ANCHORAGE - The U.S. Department of Homeland Security has asked federal immigration officials here to investigate gangs in Alaska.
Robert Eddy, assistant special agent in charge of U.S. Immigration and Customs Enforcement in Alaska, said he received a letter with instructions this week from his headquarters in Washington, D.C.
Eddy said he has been asked to gather information such as the names of high-profile gangs, their estimated foreign-born membership, organizational structure and criminal activities.
Immigration and Customs Enforcement special agents nationwide have been asked to do the same, he said. In some places, such as Arizona, he said, highly organized gangs dealing in human smuggling threaten national security.
While gangs are believed to exist in Alaska, it's not the same as in Arizona, where there are violent street gangs, Eddy said.
"We don't see that sort of thing here," he said.
But he said law enforcement believes there are gangs in Alaska and gangs operating in the schools.
About 70 people, including Anchorage community leaders, teens, parents, business owners and officials, gathered last week to address a recent surge in youth-related gun violence in Anchorage. Four shootings on Nov. 25 alone left two men in their 20s wounded and an Air Force police officer, 22-year-old Crystal St. Auburn, dead.
Police have said they do not believe St. Auburn's death is gang-related, but they do think another homicide last month, that of 16-year-old Ann Saephan on Nov. 8, involved gangs. No arrests have been made in either of the slayings.

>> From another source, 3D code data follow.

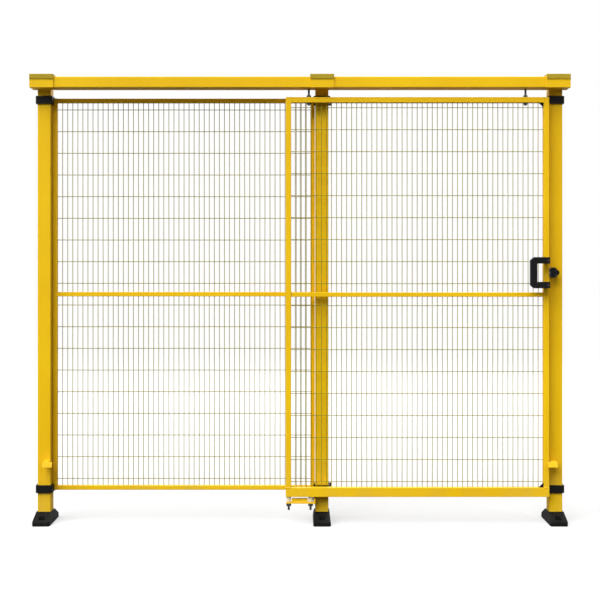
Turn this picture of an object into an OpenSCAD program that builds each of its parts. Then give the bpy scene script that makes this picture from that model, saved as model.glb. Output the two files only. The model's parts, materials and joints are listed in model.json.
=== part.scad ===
// Machine guard fence section. The left bay is a fixed mesh panel. The right bay is a doorway,
// closed by a mesh door that hangs from a track along the front of the three posts and slides
// to the left. Millimetres, +Z up. The front, with the door, is -Y and +X is to the right of it.
// The origin is on the floor, in the middle of the middle post.

/* [Bays] */
// Width of the fixed mesh panel
panel_w = 1206; // [606:50:1506]
// Gap between the panel and each of its posts
panel_gap = 2; // [2:1:6]
// Distance from the middle post to the right post, centre to centre
door_bay = 1070; // [800:10:1300]

/* [Posts and feet] */
// Side of the square post tube
post_w = 60; // [50:5:80]
// Wall of the post tube
post_t = 2; // [1.5:0.5:4]
// Height of the top of the posts
post_h = 1980; // [1400:20:2400]
// Thickness of the plate that closes the top of a post
head_t = 5; // [3:1:8]
// Length of a foot, across the fence
foot_l = 205; // [160:5:260]
// Width of a foot at the floor
foot_w = 80; // [74:2:120]
// Width of a foot at its top
foot_top_w = 70; // [66:2:90]
// Height of a foot
foot_h = 52; // [40:2:90]
// Height of the upright ends of a foot
foot_end_h = 18; // [12:1:30]
// Thickness of the foot under the post
foot_floor = 8; // [5:1:12]
// Distance between the two anchor holes of a foot
anchor_spacing = 150; // [130:5:200]
// Radius of an anchor hole
anchor_r = 6.5; // [4.5:0.5:9]

/* [Post clamps] */
// Side of the clamp ring
clamp_w = 76; // [70:1:90]
// Height of a clamp
clamp_h = 35; // [25:1:60]
// Height of the clamp's seat under the panel's corner
clamp_seat = 6; // [4:1:12]
// How far the clamp's lugs reach out beyond the post's side
lug_reach = 16; // [12:1:20]

/* [Fixed panel] */
// Height of the panel's lower edge above the floor
panel_low = 144; // [80:2:250]
// Height of the panel's upper edge above the floor
panel_high = 1946; // [1300:2:2300]
// Side of the panel's square frame tube
frame_w = 20; // [15:5:40]
// Wall of the frame tubes
frame_t = 1.5; // [1:0.5:3]
// Distance of the panel's middle plane behind the middle of the posts
panel_y = 15; // [0:1:18]

/* [Mesh] */
// Across the corners of a six-sided mesh wire
wire_d = 3.2; // [2:0.2:5]
// Distance between upright wires, as near as the frame lets it be
wire_pitch = 23.1; // [20:0.1:60]
// Distance between level wires
level_pitch = 100; // [50:10:200]
// Depth that crossing wires are welded into each other
weld_depth = 0.6; // [0.3:0.1:1]

/* [Sliding door] */
// Distance from the middle post's centre to the door's left edge, when closed
door_overlap = 165; // [120:5:220]
// Gap between the closed door and the right post
door_gap = 10; // [6:1:20]
// Depth of the door frame, front to back
door_d = 30; // [25:5:40]
// Width of the door's upright tubes
stile_w = 25; // [15:5:40]
// Wall of the door's tubes and of its bottom channel
door_t = 2; // [1.5:0.5:3]
// Height of the door's top tube
top_rail_h = 25; // [20:5:50]
// Height of the channel along the door's bottom
channel_h = 42; // [30:2:60]
// Height of the door's lower edge above the floor
door_low = 128; // [60:2:200]
// Height of the door's upper edge above the floor
door_high = 1941; // [1301:2:2301]
// Distance of the door's middle plane in front of the middle of the posts
door_y = 60; // [60:1:90]
// Leg length of the corner gussets
gusset_w = 22; // [16:2:60]

/* [Track and trolleys] */
// Depth of the track, front to back
track_d = 80; // [60:5:120]
// Height of the track
track_h = 50; // [40:5:80]
// Wall of the track
track_t = 3; // [2:0.5:4]
// Width of the slot under the track
slot_w = 16; // [14:1:24]
// Length of track beyond the middle of the end posts
track_overhang = 50; // [40:5:120]
// Distance of a trolley from the door's edge, as near as the mesh wires let it be
hanger_inset = 105; // [60:5:200]
// Radius of a trolley wheel
wheel_r = 17; // [12:1:20]
// Width of a trolley wheel
wheel_w = 10; // [8:1:14]
// Distance between the two axles of a trolley
axle_spacing = 52; // [44:2:80]
// Radius of a hanger bolt
hanger_r = 5; // [4:0.5:6]
// Width of the saddles that hold the track on the posts
saddle_w = 108; // [80:2:160]
// Thickness of the saddle plate
saddle_t = 5; // [3:1:8]
// Thickness of the cap on a saddle
cap_t = 6; // [4:1:8]
// Distance that the cap comes down over the front of a saddle
cap_drop = 17; // [8:1:30]

/* [Floor guide] */
// Height of the guide, from its base plate to the top of its bar
guide_h = 23; // [16:1:40]
// Gap between the guide and the door
guide_gap = 8; // [5:1:15]
// Radius of the guide rollers
roller_r = 10; // [7:0.5:11]

/* [Handle, latch and stops] */
// Width of the pull handle
handle_w = 86; // [70:2:120]
// Height of the pull handle
handle_h = 140; // [110:2:200]
// Distance from the pull handle to the door's edge
handle_inset = 8; // [2:1:10]
// Thickness of the handle's bars
handle_bar = 29; // [18:1:34]
// Distance the handle stands in front of the door
handle_reach = 52; // [40:1:80]
// Height of the middle of the handle and latch above the floor
handle_z = 1145; // [900:5:1300]
// Width of the door stops, seen from the front
stop_w = 43; // [40:1:60]
// Height of the door stops
stop_h = 24; // [20:2:50]
// Distance of a stop's outer side from the middle of its post
stop_inset = 5; // [0:1:10]
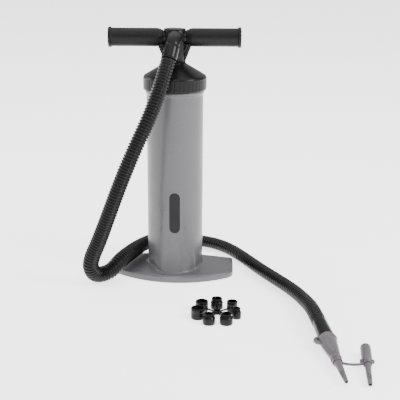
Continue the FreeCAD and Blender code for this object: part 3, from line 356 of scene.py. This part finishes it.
def apron_radius(t, z):
    """Radius of the apron's arc in the direction t from the front.

    At height z the apron is an arc through three points: one on the barrel
    each side, and one at its front.  A ray from the axis meets that arc at
    c cos t + sqrt(rho^2 - c^2 sin^2 t).
    """
    half = table(z, APRON_Z, APRON_HALF)
    front = BARREL_R + table(z, APRON_Z, APRON_OUT)
    back = np.sqrt((BARREL_R - 1.2) ** 2 - half ** 2)
    rise = front - back
    rho = (rise ** 2 + half ** 2) / (2 * rise)
    c = front - rho
    inside = rho ** 2 - (c * np.sin(t)) ** 2
    arc = c * np.cos(t) + np.sqrt(np.maximum(inside, 0))
    return np.where((inside > 0) & (np.cos(t) > 0.2), arc, 0)


def flute_depth(t, z):
    """A shallow arched scoop in the apron's right side, open at the deck."""
    x = BARREL_R * np.sin(t)
    centre = 22.5
    half = 15.5 * np.sqrt(np.clip(1 - ((z - 18) / 70) ** 2, 0, 1))
    across = (half - np.abs(x - centre)) / 3.2
    return 2.6 * smooth_step(across) * (np.cos(t) > 0)


def wall_radius(t, z):
    """The outside of the barrel: wall, apron, flute and top collar."""
    r = smooth_max(apron_radius(t - math.radians(APRON_TURN), z),
                   BARREL_R, 4.5)
    r = r - flute_depth(t, z)
    collar = smooth_step((z - 357.6) / 1.0) * smooth_step((363.9 - z) / 1.0)
    return r + 2.0 * collar


def foot_radius(t):
    """Distance of the foot's outline: arched front, two ends, a back."""
    t = t - math.radians(FOOT_TURN)
    x, y = np.sin(t), -np.cos(t)
    arch_r, arch_y = 177.2, 100.2
    front = (arch_y * y
             + np.sqrt((arch_y * y) ** 2 + arch_r ** 2 - arch_y ** 2))
    ends = 115.7 / np.maximum(0.998 * np.abs(x) + 0.064 * y, 1e-3)
    back = 46.0 / np.maximum(y, 1e-3)
    r = -smooth_max(-front, -ends, 12.0)
    r = -smooth_max(-r, -back, 12.0)
    return smooth_max(r, BARREL_R + 0.3, 1.5)


# %% The moulding's grid
COLUMNS = 600
t = np.linspace(-np.pi, np.pi, COLUMNS, endpoint=False)[None, :]
outward = np.stack([np.sin(t), -np.cos(t)], -1)


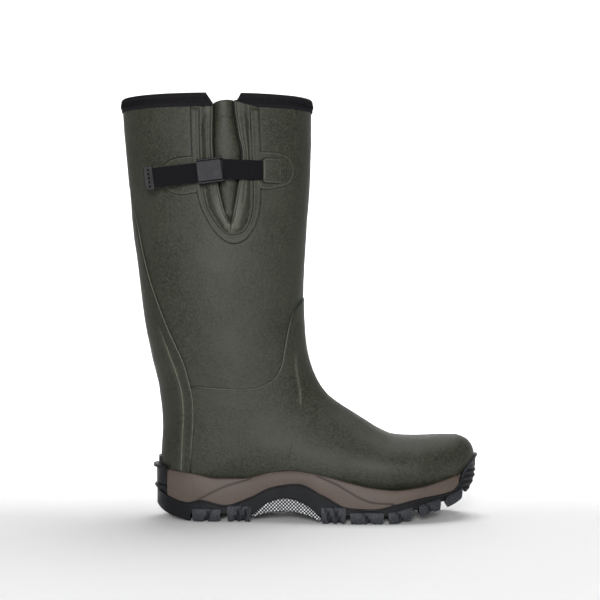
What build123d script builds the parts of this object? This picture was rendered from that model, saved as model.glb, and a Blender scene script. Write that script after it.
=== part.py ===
"""Tall insulated rubber hunting boot for the right foot, with an adjustable calf gusset.

Millimetres. +X points to the toe, +Y to the wearer's left (the inner side of the foot), +Z up.
The origin is the centre of the bounding box's bottom face, on the ground. The upper is one smooth
surface: every rubber, lining and stiffener layer lies between two offsets of it.
"""

from collections import namedtuple
from functools import cache
import math
import os

from build123d import *

# ---------------------------------------------------------------- driving dimensions
RIM_Z = 414.5  # top of the binding
FAR = 500.0  # reach of cutting shapes past the boot
TO_ORIGIN = (1.6, 4.9, 0.0)  # from the axes the boot is drawn in to the middle of its box

RUBBER = 2.2  # rubber wall of the shaft and the foot
OVERLAY = 1.2  # second rubber sheet on the foot and up the heel
LINING = 4.0  # neoprene
STIFFENER = 1.2  # toe puff and heel counter
BINDING = 1.3  # binding tape
BINDING_HEIGHT = 13.5
FRAME_THICK = 1.5  # raised U around the gusset
GUSSET_SINK = 0.8  # gusset face below the shaft face
GUSSET_THICK = 4.0
FOLD_WIDTH = 2.2
FOLD_DEPTH = 2.6
PATCH_THICK = 1.4
POCKET_THICK = 1.0

BOARD_THICK = 2.0
FOOTBED_THICK = 5.5
FOOTBED_FRONT = 146.0
FOOTBED_GAP = 0.5  # air round the loose footbed
BOARD_GAP = 0.15  # air between the footbed and the insole board
SHANK_THICK = 1.6
SHANK_WIDTH = 20.0
SHANK_SPAN = (-75.0, 30.0)

WEBBING_WIDTH = 19.0
WEBBING_THICK = 1.6
LOOP_THICK = 1.0  # lighter webbing that ties the buckle to the rear patch

BUCKLE_CENTRE = (-85.7, 338.7)  # X, Z
BUCKLE_TILT = -7.0  # degrees about Y: the rear end is lower
BUCKLE_LENGTH = 24.6
BUCKLE_WIDTH = 24.0
BUCKLE_INNER = 19.6
BUCKLE_FLOOR = (-56.1, -58.6)  # Y of the buckle floor's two faces
BUCKLE_RAIL_Y = -66.0
REAR_BAR_U = (-12.3, -8.5)
REAR_BAR_Y = -57.5
WEBBING_Y = -58.8  # boot side of the webbing inside the buckle
PIVOT_U = 9.0
PIVOT_Y = -63.4
PIVOT_R = 1.5
PIVOT_CLEARANCE = 0.05
CAM_R = 2.7
LEVER_U = (-12.3, 11.0)
LEVER_Y = (-64.0, -66.8)
LEVER_WIDTH = 19.0
TAIL_START_U = 9.6
TAIL_END_U = -60.0
TIP_U = (-63.4, -54.6)
TIP_WIDTH = 23.4
TIP_THICK = 4.2
TIP_HOLE_R = 1.15
TIP_HOLE_DEPTH = 1.3
TIP_HOLES = 5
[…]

Several people claimed during the gathering last week that gangs exist in Anchorage. U.S. Attorney for Alaska Tim Burgess told the audience about one gang, the Good Boys Trece Surenos, or "GTS" gang, which was dismantled in Anchorage in 2001 after a joint investigation by Anchorage police and the FBI and the successful prosecution of several gang members in state and federal court.
Federal authorities say gang members were required to commit multiple armed robberies to show their commitment and loyalty.
Eddy said he plans to meet with city, state and federal officials to get a picture of gang activity in Alaska. He hopes to finish the report in the next few days, he said.